Yet this mix of informal intrigue and formal U.S. commitments, even when backed by credible force, could no longer assuage postwar nationalists. Aggravated by repeated killings of Filipino civilians at Clark and Subic during the 1950s, disputes about criminal jurisdiction over U.S. military personnel forced the issue of sovereignty. As the leader of a colonized people, Quezon may have been content with the indignities of satellite status. But ten years after independence, the solons of an emerging republic were no longer satisfied with anything less than full sovereignty. The American willingness to concede criminal jurisdiction to its NATO and Japan allies in 1953 made the Philippine Bases Agreement seem a humiliating colonial document. In July 1956, therefore, the Philippine Congress passed a joint resolution for revisions to the agreement, demanding: (1) the Philippine flag fly over the U.S. bases; (2) Philippine courts should have criminal jurisdiction; (3) a joint Philippine-American command be established; (4) the Philippine Congress must approve use of the bases for war; and (5) the term of lease be reduced from ninety-nine to twenty-five years. By December, bilateral talks between Senator Emmanuel Pelaez and Undersecretary of the Army Karl Bendetsen collapsed over a basic disagreement between the U.S. military's need for minimum restrictions and the Filipino demand for maximum controls. In further base negotiations three years later, the United States agreed to prior consultation before offensive use and a reduced lease of twenty-five years. During a state visit to the Philippines in 1960, President Eisenhower, a living embodiment of the country's original defense dilemma, offered a maximum statement of U.S. commitment, saying: “Any attack against U.S. forces stationed in the Philippines would be considered as an attack against the United States and would be instantly repelled.” The finalization of those principles with the reduced twenty-five-year lease, under the Ramos-Rusk agreement of 1966, set in motion a quarter-century of fitful base negotiations around these irreconcilable positions of minimum restrictions versus maximum controls (Berry 1989, 80–102, 126).

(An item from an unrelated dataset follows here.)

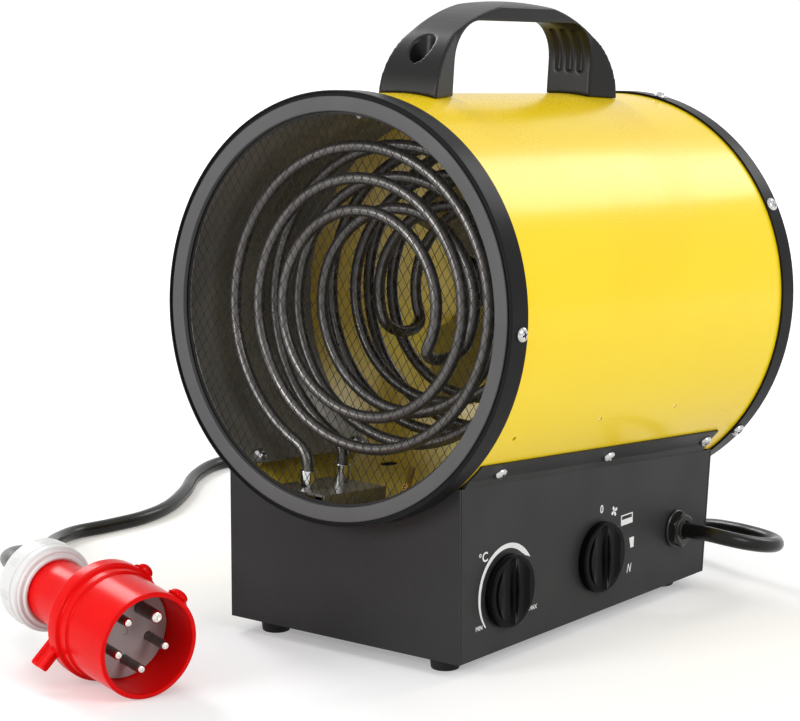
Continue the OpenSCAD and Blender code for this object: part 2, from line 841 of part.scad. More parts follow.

Throughout the Cold War, Washington's willful insensitivity to Philippine claims of sovereignty aroused mounting opposition to the U.S. bases by student demonstrations that filled Manila's streets in the late 1960s. After declaring martial law in 1972, Ferdinand Marcos used the base issue to win tacit support for his authoritarian regime from three successive U.S. administrations. Simultaneously, he pressed so hard for increased payments that, at a low ebb in their use after the Vietnam War, senior U.S. diplomats recommended walking away. In 1977, George Kennan, the senior strategist who had urged retention of the bases back in 1948, now advised “immediate, complete, resolute and wordless withdrawal” (Bonner 1987, 205–11). Ambassador Francis T. Underhill, former political counselor in Manila, cabled the State Department an insightful analysis that echoed General Eisenhower's earlier warning. “Our relations with the Philippines can never be normal while our bases remain. For the Filipinos they create contradictions and strains which twist and warp every aspect of their attitudes toward us,” he wrote. “The bases are also regarded as an affront to Philippine national pride, and a symbol of imperfect independence and continuing dependency…. The base relationship also helps to perpetuate in the Philippines a neurotic, manipulative, psychically crippling form of dependency” (213).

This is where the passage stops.